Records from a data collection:
^^^^

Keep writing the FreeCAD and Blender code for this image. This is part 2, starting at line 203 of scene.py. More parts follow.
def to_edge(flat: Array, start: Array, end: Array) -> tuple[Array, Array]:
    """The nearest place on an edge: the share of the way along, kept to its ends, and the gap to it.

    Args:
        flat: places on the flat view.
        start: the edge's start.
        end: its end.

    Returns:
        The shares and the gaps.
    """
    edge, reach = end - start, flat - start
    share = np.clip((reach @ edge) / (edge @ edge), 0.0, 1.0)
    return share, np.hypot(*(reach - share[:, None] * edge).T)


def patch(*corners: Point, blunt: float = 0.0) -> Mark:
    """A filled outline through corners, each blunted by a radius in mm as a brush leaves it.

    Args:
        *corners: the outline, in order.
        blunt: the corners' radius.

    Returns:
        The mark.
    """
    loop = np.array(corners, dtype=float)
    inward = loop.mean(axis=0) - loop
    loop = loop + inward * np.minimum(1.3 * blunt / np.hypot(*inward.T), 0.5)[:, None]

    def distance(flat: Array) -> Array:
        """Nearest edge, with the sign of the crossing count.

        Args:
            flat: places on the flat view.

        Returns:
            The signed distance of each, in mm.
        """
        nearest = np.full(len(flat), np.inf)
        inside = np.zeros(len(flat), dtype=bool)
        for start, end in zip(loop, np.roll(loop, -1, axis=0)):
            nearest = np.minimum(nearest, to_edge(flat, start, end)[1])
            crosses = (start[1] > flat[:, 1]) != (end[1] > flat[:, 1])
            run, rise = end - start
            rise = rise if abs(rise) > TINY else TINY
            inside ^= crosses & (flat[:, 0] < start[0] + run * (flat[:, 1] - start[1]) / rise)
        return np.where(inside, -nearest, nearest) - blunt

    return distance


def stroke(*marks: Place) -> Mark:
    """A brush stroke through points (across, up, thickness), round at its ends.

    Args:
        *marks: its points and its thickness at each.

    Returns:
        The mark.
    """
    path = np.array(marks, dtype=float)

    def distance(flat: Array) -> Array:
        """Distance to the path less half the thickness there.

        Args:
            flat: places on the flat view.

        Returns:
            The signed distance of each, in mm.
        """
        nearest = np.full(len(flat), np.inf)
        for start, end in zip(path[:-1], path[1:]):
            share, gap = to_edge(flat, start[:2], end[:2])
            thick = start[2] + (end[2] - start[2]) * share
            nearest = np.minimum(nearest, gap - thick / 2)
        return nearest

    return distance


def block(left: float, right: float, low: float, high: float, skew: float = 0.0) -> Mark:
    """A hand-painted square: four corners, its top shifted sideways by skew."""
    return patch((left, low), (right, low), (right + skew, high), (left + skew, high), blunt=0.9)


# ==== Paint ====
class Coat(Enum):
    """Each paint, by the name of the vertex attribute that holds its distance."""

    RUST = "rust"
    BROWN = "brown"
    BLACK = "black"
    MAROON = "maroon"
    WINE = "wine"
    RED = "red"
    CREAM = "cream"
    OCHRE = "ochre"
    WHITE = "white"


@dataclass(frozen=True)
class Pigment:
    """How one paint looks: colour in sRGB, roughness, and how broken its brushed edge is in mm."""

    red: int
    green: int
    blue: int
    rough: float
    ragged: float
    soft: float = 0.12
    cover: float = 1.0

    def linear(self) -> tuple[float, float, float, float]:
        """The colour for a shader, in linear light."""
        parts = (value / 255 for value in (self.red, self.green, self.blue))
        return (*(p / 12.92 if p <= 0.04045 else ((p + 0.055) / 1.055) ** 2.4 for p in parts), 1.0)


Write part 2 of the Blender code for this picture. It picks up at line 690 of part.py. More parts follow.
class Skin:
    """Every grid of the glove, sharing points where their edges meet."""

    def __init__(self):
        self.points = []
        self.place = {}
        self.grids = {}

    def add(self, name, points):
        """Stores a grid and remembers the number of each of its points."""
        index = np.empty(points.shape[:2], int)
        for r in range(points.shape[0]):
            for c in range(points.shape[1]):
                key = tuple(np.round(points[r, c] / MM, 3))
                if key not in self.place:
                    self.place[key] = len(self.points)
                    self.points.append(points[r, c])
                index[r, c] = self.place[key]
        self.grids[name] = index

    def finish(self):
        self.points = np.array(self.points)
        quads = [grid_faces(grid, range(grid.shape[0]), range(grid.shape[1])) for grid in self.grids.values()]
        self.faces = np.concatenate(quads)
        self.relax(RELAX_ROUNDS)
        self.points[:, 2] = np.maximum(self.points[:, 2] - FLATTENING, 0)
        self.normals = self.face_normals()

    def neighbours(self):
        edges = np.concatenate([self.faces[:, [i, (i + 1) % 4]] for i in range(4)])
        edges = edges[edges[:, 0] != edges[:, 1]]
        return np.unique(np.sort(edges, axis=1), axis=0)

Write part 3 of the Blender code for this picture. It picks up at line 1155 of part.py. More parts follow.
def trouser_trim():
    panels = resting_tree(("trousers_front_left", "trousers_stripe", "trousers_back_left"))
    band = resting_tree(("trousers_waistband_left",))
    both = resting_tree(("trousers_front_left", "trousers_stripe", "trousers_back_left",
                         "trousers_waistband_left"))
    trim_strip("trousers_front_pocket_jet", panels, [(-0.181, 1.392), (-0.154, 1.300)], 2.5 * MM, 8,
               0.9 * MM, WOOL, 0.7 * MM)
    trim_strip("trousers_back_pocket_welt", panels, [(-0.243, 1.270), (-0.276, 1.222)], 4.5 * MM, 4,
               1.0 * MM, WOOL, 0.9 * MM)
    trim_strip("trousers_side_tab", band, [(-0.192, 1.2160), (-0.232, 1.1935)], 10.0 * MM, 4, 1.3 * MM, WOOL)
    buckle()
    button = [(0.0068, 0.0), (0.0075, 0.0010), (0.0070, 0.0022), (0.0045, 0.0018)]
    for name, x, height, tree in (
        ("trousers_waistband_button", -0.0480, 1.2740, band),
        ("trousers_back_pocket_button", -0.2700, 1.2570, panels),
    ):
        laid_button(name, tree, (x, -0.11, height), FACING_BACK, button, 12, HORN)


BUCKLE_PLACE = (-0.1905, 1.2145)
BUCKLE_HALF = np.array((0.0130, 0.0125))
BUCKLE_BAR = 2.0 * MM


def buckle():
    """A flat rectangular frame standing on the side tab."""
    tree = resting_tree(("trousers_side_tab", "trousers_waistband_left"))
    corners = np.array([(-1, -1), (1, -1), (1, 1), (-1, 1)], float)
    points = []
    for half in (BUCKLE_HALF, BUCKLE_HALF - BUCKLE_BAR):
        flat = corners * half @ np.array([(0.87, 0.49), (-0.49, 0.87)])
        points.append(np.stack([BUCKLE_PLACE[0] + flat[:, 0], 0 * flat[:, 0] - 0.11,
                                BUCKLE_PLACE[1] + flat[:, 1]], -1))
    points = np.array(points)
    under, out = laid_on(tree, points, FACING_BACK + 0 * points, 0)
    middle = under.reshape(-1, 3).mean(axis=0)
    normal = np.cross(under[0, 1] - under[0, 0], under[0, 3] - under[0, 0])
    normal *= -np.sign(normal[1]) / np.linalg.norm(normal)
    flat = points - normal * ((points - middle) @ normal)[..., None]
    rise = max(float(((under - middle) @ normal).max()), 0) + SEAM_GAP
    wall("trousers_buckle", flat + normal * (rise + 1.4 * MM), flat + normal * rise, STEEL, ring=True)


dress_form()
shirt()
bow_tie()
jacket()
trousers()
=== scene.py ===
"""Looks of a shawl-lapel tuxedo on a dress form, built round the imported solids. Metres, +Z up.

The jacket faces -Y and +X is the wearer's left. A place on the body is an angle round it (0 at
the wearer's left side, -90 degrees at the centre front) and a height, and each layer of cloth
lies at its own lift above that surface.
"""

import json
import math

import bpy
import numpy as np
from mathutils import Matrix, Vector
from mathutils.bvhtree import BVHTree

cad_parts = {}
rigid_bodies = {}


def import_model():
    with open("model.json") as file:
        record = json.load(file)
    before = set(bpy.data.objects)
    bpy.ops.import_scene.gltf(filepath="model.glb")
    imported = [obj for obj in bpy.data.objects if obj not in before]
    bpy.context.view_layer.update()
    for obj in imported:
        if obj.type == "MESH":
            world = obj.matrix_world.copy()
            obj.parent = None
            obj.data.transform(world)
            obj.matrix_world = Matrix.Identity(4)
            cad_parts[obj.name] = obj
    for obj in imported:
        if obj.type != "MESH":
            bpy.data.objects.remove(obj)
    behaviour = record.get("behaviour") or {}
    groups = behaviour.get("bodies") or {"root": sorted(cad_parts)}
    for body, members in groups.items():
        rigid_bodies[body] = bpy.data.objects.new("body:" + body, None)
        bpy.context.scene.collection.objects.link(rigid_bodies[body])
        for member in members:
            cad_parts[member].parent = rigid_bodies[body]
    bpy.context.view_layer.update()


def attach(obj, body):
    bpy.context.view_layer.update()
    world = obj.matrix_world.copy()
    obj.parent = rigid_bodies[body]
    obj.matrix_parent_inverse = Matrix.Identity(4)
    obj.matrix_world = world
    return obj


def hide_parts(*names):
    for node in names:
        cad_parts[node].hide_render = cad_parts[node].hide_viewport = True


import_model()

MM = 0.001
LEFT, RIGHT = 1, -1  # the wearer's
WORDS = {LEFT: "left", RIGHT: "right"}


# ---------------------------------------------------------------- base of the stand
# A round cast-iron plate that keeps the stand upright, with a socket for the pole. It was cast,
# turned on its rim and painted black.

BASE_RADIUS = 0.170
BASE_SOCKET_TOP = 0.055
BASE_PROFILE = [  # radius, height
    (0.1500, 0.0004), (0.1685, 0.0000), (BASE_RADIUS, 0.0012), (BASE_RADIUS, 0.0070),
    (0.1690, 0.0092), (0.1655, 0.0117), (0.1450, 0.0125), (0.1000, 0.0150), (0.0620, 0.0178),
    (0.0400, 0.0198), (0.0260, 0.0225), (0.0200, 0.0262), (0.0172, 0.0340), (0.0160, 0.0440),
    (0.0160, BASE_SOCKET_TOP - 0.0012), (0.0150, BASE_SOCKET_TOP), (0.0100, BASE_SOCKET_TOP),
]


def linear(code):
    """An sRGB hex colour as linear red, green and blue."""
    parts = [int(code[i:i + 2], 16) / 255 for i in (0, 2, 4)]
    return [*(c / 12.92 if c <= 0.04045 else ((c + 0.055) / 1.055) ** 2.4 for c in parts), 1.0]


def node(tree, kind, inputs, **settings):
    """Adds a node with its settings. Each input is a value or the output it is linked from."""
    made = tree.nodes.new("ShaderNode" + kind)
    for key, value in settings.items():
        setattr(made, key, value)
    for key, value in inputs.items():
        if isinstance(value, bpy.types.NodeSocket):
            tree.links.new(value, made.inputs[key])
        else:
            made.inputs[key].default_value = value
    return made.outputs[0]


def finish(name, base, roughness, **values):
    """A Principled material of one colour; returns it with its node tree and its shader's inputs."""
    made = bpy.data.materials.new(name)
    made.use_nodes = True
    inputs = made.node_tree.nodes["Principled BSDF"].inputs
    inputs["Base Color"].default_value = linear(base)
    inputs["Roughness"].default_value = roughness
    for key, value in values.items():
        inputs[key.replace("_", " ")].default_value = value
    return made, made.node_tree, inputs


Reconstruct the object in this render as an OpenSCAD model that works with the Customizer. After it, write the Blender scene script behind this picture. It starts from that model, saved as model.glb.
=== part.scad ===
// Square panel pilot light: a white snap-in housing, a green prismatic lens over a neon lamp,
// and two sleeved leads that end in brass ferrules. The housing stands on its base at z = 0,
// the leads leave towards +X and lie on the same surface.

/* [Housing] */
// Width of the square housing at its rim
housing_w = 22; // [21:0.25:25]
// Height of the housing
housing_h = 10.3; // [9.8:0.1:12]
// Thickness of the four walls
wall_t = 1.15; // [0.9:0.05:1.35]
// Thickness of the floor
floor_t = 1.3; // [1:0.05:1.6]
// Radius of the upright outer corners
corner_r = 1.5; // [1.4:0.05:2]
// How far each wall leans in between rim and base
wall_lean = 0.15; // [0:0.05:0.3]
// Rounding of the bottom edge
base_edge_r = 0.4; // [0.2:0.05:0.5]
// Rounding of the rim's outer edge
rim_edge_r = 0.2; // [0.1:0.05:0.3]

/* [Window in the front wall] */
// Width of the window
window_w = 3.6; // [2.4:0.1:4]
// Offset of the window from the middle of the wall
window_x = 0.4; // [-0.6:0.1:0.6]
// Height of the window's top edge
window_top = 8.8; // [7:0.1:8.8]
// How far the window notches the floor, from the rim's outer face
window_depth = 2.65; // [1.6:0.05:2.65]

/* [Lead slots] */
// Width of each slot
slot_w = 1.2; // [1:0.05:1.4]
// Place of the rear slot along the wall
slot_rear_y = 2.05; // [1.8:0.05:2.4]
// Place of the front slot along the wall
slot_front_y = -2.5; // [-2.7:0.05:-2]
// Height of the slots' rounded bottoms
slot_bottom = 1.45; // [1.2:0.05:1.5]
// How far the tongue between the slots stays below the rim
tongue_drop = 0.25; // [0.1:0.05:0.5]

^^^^

JOB
Each line from the one holding "rise, STEEL, ring=True)" to the one holding "for body, members", those two included, is to be transcribed exactly, and no other line.

RESULT OF THIS TASK
    wall("trousers_buckle", flat + normal * (rise + 1.4 * MM), flat + normal * rise, STEEL, ring=True)


dress_form()
shirt()
bow_tie()
jacket()
trousers()
=== scene.py ===
"""Looks of a shawl-lapel tuxedo on a dress form, built round the imported solids. Metres, +Z up.

The jacket faces -Y and +X is the wearer's left. A place on the body is an angle round it (0 at
the wearer's left side, -90 degrees at the centre front) and a height, and each layer of cloth
lies at its own lift above that surface.
"""

import json
import math

import bpy
import numpy as np
from mathutils import Matrix, Vector
from mathutils.bvhtree import BVHTree

cad_parts = {}
rigid_bodies = {}


def import_model():
    with open("model.json") as file:
        record = json.load(file)
    before = set(bpy.data.objects)
    bpy.ops.import_scene.gltf(filepath="model.glb")
    imported = [obj for obj in bpy.data.objects if obj not in before]
    bpy.context.view_layer.update()
    for obj in imported:
        if obj.type == "MESH":
            world = obj.matrix_world.copy()
            obj.parent = None
            obj.data.transform(world)
            obj.matrix_world = Matrix.Identity(4)
            cad_parts[obj.name] = obj
    for obj in imported:
        if obj.type != "MESH":
            bpy.data.objects.remove(obj)
    behaviour = record.get("behaviour") or {}
    groups = behaviour.get("bodies") or {"root": sorted(cad_parts)}
    for body, members in groups.items():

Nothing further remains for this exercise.